The Martha’s Vineyard Airport Commission voted to hire Ann Crook, currently director of aviation for the Elmira Corning Regional Airport in central New York, to assume leadership of the county-owned airport.

The vote came Monday afternoon, following extensive public interviews with three candidates advanced by a search committee of airport commissioners and outside advisors.

Ms. Crook also has experience as the airport director of the Klamath Falls Airport in Oregon, and as director of the Oregon Department of Aviation, a state agency

Ann Crook is currently director of aviation for the Elmira Corning Regional Airport in central New York.

Ms. Crook said in the nine years she headed the Elmira airport, passenger traffic doubled, due mostly to a boom in oil exploration and extraction in the region, beginning in 2008.

“When all the other airports were having a downward trend, we just exploded,” said Ms. Crook in her interview. “If you need someone that’s grown commercial traffic, I can definitely do that. If you need someone to grow general aviation, I can definitely do that.”

The commission also interviewed Betty Stansbury, airport director of Purdue University Airport in West Lafayette, Ind., and Bill McKown, Jr., a retired U.S. Navy Captain, and most recently executive director of the Terre Haute International Airport in Indiana.

Each candidate was asked a series of identical questions in wide ranging interviews of about one hour each. Following the interviews, commission chairman Myron Garfinkle asked for a straw poll and passed out ballots to each commissioner. They indicated their first and second choice, and signed their names. The results of that straw poll were six votes in favor of Ms. Crook, and one for Ms. Stansbury. Mr. Garfinkle declined to make public who voted for whom in the straw poll.

In the vote that followed, all seven commissioners voted for Ms. Crook.

The airport commission appointed a search committee, led by vice-chairman Robert Rosenbaum, to find a manager shortly after the negotiated resignation of former manager Sean Flynn in December 2015. The commission engaged ADK Consulting and Executive Search, a Florida firm that specializes in finding executives for airports and aviation companies.
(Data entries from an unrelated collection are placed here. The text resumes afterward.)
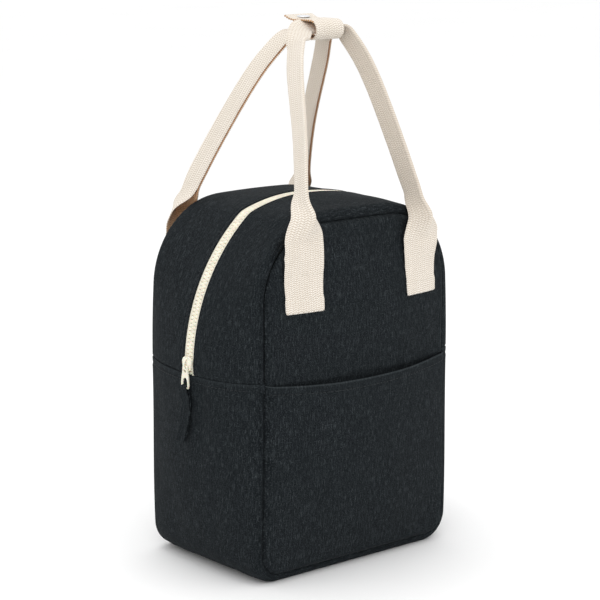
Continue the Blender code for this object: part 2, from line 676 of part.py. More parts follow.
def main():
    clear_scene()
    build_panels()
    build_pocket()
    build_base_gusset()
    for side, side_name in ((-1, "front"), (1, "back")):
        build_zip_gusset(side, side_name)
        build_zip_half(side, side_name)
    build_zip_stops()
    build_bindings()
    build_handle_ends()
    build_handle(-1, "front_handle")
    build_handle(1, "back_handle")
    build_wrap()
    build_press_stud()
    build_slider()
    build_pull_tab()
    build_pull_tie()


main()
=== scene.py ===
"""Looks of a soft insulated lunch bag: charcoal twill, cream webbing handles, ivory zip.

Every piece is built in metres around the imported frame. The bag's front is -Y and it stands on z = 0.
"""

import math

import bmesh
import bpy
import numpy as np
from mathutils import Matrix, Vector, noise
from mathutils.bvhtree import BVHTree


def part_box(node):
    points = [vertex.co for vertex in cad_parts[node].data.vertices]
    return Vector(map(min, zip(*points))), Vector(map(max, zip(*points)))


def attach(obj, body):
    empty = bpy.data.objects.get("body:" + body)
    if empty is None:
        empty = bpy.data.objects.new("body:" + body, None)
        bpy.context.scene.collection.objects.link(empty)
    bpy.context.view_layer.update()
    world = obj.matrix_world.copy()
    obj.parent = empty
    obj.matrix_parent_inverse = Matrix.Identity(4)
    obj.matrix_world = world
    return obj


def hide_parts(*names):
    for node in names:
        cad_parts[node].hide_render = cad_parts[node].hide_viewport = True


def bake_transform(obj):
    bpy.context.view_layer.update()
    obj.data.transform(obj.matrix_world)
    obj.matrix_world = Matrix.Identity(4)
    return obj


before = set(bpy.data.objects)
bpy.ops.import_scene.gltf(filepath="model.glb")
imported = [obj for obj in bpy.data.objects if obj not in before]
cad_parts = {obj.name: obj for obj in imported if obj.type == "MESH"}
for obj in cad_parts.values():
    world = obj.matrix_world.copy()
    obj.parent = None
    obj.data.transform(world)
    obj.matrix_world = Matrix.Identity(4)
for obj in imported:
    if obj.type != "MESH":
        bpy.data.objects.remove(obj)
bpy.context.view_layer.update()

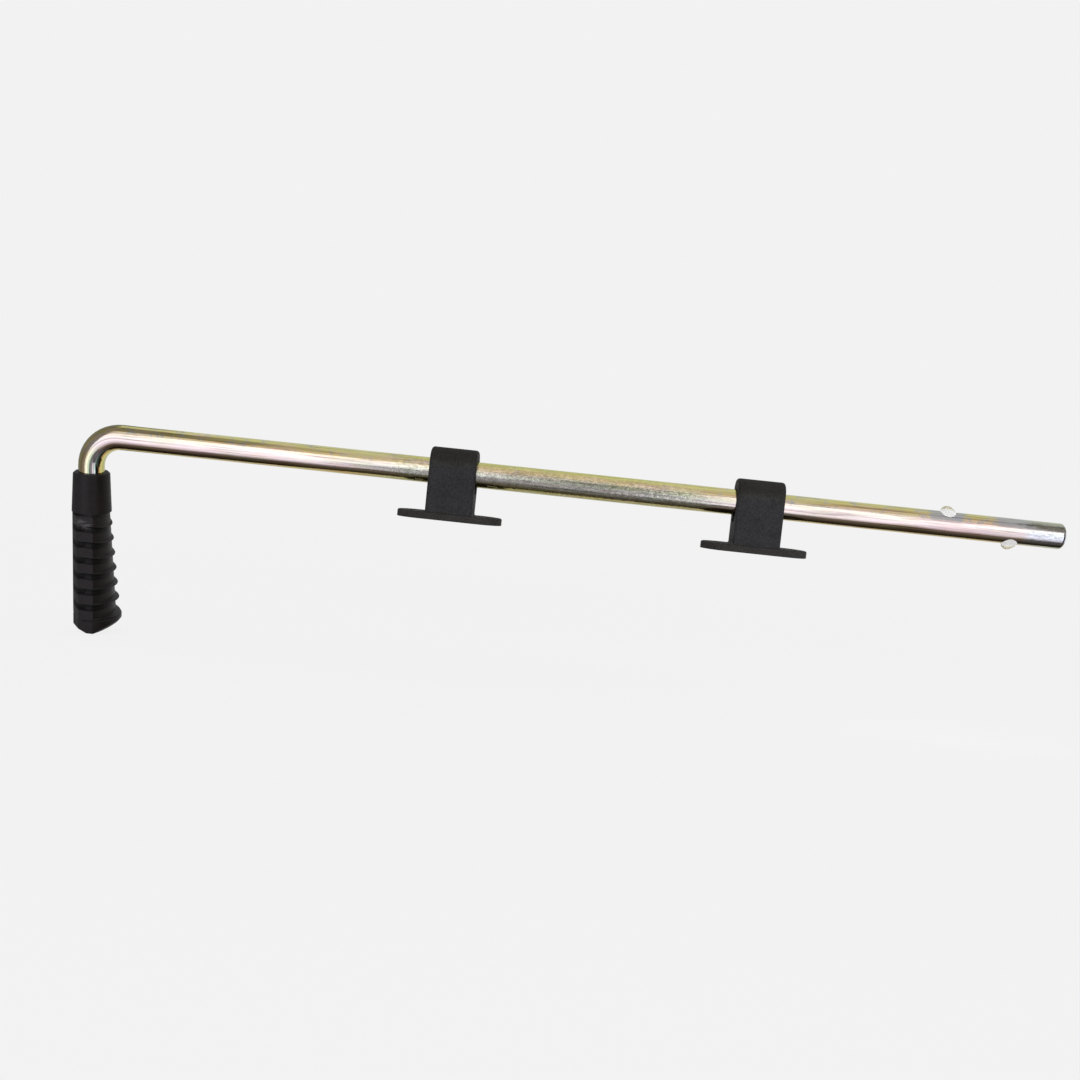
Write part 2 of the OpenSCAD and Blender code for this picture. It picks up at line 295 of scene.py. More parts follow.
def legPlace(tree, place):
    moved = tree.nodes.new("ShaderNodeVectorMath")
    moved.operation = "SUBTRACT"
    moved.inputs[1].default_value = (legFrame["legX"], 0.0, legFrame["axisZ"])
    tree.links.new(place, moved.inputs[0])
    turn = (-math.radians(180 + legFrame["roll"]), 0, 0)
    return splitVector(tree, scaledVector(tree, moved.outputs[0], (1, 1, 1), turn=turn))


# The bar: yellow passivated zinc over drawn steel

# patches of the film in other thicknesses, all drawn out along the bar
filmPatches = {
    # how the noise is stretched and shifted, then its scale, detail and roughness
    "cloud": ((1.0, 2.4, 2.4), (0.0, 0.0, 0.0), 55.0, 5.0, 0.62),
    "blocks": ((1.0, 1.6, 1.6), (0.3, 0.1, 0.2), 120.0, 4.0, 0.7),
    "specks": ((1.0, 1.5, 1.5), (0.0, 0.0, 0.0), 420.0, 4.0, 0.7),
    "rose": ((0.5, 3.0, 3.0), (0.7, 0.2, 0.4), 70.0, 3.0, 0.6),
    "green": ((0.5, 3.0, 3.0), (0.1, 0.8, 0.6), 60.0, 3.0, 0.6),
    # where each mask starts and where it is full
    "greyEdge": (0.52, 0.60),
    "roseEdge": (0.50, 0.68),
    "greenEdge": (0.50, 0.70),
    "speckShare": 0.35,  # of the specks in the grey, the rest is blocks
}

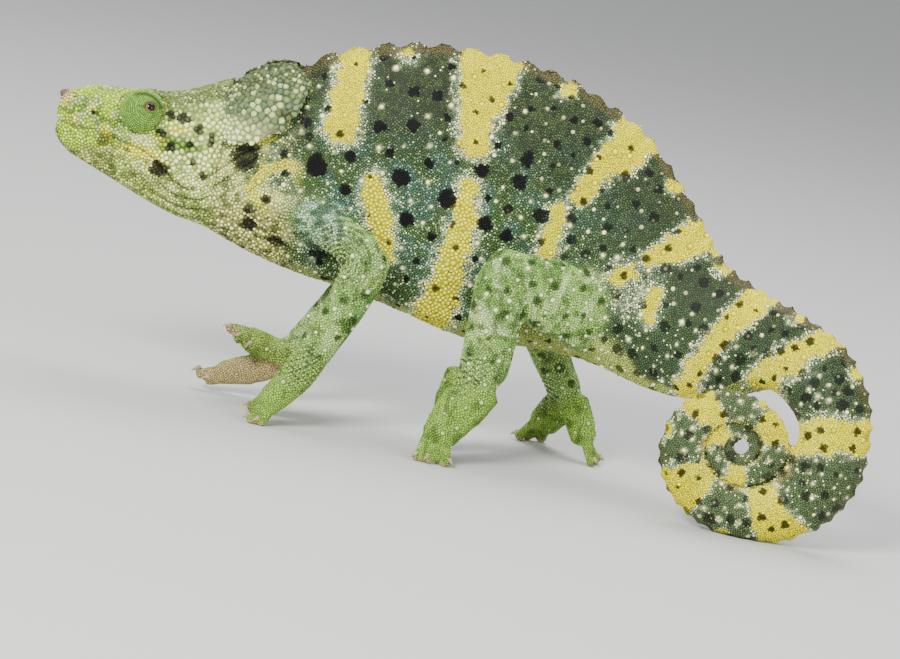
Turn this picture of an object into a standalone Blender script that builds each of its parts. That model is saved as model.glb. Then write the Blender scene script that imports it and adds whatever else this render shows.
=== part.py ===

A total of 37 people applied for the position. The search committee narrowed the field to 10 candidates, and invited three of them to Martha’s Vineyard for Monday’s interviews.

The commission paid $30,000 to ADK for the executive search. The commission also paid the cost of flying the candidates to and from the Island, their hotel rooms and hosting them for Island tours and hospitality.

“We’re running a $4 million business,” said Mr. Rosenbaum. “It’s an investment.”